— Start of SOURCE EXCERPT —
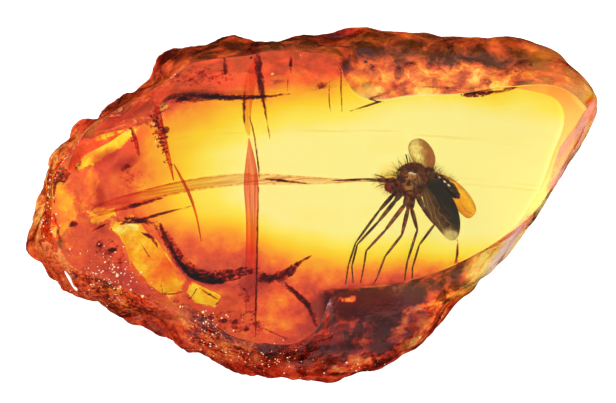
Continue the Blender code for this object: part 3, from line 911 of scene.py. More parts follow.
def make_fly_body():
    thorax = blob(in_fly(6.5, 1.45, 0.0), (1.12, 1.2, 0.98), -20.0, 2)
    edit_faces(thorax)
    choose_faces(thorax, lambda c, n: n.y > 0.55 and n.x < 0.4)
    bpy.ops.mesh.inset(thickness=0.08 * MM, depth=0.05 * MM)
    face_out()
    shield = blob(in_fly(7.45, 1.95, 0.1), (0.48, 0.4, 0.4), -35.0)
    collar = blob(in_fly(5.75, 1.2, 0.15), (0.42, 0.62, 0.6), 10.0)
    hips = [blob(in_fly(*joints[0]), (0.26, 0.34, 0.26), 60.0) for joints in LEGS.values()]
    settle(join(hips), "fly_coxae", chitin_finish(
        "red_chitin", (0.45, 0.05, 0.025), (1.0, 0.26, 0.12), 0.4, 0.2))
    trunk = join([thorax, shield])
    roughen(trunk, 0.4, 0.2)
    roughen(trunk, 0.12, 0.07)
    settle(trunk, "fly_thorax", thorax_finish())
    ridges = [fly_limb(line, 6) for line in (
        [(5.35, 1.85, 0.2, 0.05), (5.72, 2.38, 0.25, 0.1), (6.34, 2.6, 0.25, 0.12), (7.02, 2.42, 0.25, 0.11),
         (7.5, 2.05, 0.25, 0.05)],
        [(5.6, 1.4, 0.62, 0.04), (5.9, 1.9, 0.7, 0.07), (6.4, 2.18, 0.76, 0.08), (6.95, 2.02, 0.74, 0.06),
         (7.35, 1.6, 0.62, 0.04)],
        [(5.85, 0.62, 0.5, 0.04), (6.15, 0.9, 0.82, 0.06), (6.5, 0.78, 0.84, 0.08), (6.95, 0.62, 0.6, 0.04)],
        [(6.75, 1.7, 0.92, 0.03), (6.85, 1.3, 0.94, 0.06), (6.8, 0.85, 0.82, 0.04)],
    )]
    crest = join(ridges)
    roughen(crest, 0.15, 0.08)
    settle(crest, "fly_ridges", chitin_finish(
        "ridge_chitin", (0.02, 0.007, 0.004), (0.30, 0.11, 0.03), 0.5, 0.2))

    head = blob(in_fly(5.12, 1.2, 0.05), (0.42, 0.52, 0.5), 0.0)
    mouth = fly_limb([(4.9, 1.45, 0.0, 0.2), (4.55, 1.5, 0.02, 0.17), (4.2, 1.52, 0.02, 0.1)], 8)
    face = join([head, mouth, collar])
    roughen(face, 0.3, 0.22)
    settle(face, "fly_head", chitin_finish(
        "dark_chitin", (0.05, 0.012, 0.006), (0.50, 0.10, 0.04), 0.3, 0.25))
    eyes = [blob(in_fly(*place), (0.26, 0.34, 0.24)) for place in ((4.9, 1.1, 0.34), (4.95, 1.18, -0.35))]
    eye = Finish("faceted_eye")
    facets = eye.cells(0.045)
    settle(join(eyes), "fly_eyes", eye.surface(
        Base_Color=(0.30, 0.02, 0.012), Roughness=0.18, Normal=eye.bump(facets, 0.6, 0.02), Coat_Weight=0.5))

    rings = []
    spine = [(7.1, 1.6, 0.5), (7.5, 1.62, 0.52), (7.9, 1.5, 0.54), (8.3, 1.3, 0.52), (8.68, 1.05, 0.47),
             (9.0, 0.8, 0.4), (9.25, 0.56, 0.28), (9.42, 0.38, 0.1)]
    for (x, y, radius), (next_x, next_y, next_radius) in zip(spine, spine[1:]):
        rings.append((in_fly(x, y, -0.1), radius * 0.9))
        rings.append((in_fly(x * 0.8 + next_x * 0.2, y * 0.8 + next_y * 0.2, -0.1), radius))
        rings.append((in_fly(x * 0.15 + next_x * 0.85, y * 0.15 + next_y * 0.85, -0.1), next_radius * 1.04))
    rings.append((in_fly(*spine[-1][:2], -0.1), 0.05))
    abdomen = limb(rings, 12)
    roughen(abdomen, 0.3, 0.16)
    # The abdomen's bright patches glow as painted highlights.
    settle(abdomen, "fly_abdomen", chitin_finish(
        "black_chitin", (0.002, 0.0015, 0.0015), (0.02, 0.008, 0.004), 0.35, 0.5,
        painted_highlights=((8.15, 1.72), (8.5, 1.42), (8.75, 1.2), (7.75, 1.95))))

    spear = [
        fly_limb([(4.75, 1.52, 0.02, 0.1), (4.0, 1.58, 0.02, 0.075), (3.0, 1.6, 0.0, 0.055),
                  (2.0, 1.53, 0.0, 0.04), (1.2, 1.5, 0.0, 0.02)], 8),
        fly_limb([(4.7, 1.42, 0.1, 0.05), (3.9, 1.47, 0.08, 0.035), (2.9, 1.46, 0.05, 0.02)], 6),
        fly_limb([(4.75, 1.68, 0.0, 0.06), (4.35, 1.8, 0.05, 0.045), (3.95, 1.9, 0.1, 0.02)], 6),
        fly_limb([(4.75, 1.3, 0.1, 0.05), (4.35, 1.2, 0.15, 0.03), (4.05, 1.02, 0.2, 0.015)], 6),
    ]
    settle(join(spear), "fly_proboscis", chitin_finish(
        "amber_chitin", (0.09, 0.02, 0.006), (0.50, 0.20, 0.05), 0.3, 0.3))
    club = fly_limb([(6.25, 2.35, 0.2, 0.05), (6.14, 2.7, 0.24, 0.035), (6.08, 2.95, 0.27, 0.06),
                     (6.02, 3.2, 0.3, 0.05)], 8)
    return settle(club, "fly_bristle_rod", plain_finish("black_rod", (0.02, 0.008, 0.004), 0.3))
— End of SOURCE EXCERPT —
**DIRECTIVE**
Return a word-for-word copy of the lines from the beginning of the listing to the line holding "0.03), 0.5, 0.2))", both kept.

**IN RESPONSE**
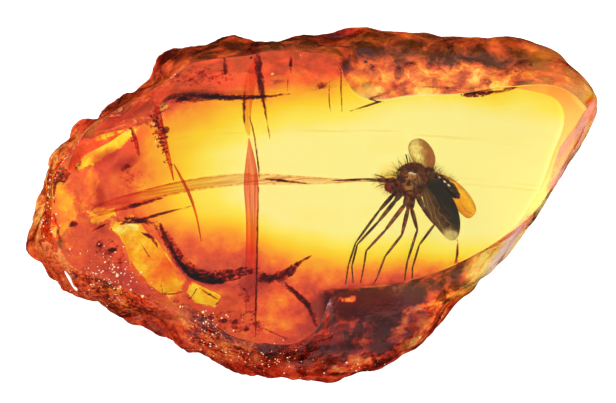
Continue the Blender code for this object: part 3, from line 911 of scene.py. More parts follow.
def make_fly_body():
    thorax = blob(in_fly(6.5, 1.45, 0.0), (1.12, 1.2, 0.98), -20.0, 2)
    edit_faces(thorax)
    choose_faces(thorax, lambda c, n: n.y > 0.55 and n.x < 0.4)
    bpy.ops.mesh.inset(thickness=0.08 * MM, depth=0.05 * MM)
    face_out()
    shield = blob(in_fly(7.45, 1.95, 0.1), (0.48, 0.4, 0.4), -35.0)
    collar = blob(in_fly(5.75, 1.2, 0.15), (0.42, 0.62, 0.6), 10.0)
    hips = [blob(in_fly(*joints[0]), (0.26, 0.34, 0.26), 60.0) for joints in LEGS.values()]
    settle(join(hips), "fly_coxae", chitin_finish(
        "red_chitin", (0.45, 0.05, 0.025), (1.0, 0.26, 0.12), 0.4, 0.2))
    trunk = join([thorax, shield])
    roughen(trunk, 0.4, 0.2)
    roughen(trunk, 0.12, 0.07)
    settle(trunk, "fly_thorax", thorax_finish())
    ridges = [fly_limb(line, 6) for line in (
        [(5.35, 1.85, 0.2, 0.05), (5.72, 2.38, 0.25, 0.1), (6.34, 2.6, 0.25, 0.12), (7.02, 2.42, 0.25, 0.11),
         (7.5, 2.05, 0.25, 0.05)],
        [(5.6, 1.4, 0.62, 0.04), (5.9, 1.9, 0.7, 0.07), (6.4, 2.18, 0.76, 0.08), (6.95, 2.02, 0.74, 0.06),
         (7.35, 1.6, 0.62, 0.04)],
        [(5.85, 0.62, 0.5, 0.04), (6.15, 0.9, 0.82, 0.06), (6.5, 0.78, 0.84, 0.08), (6.95, 0.62, 0.6, 0.04)],
        [(6.75, 1.7, 0.92, 0.03), (6.85, 1.3, 0.94, 0.06), (6.8, 0.85, 0.82, 0.04)],
    )]
    crest = join(ridges)
    roughen(crest, 0.15, 0.08)
    settle(crest, "fly_ridges", chitin_finish(
        "ridge_chitin", (0.02, 0.007, 0.004), (0.30, 0.11, 0.03), 0.5, 0.2))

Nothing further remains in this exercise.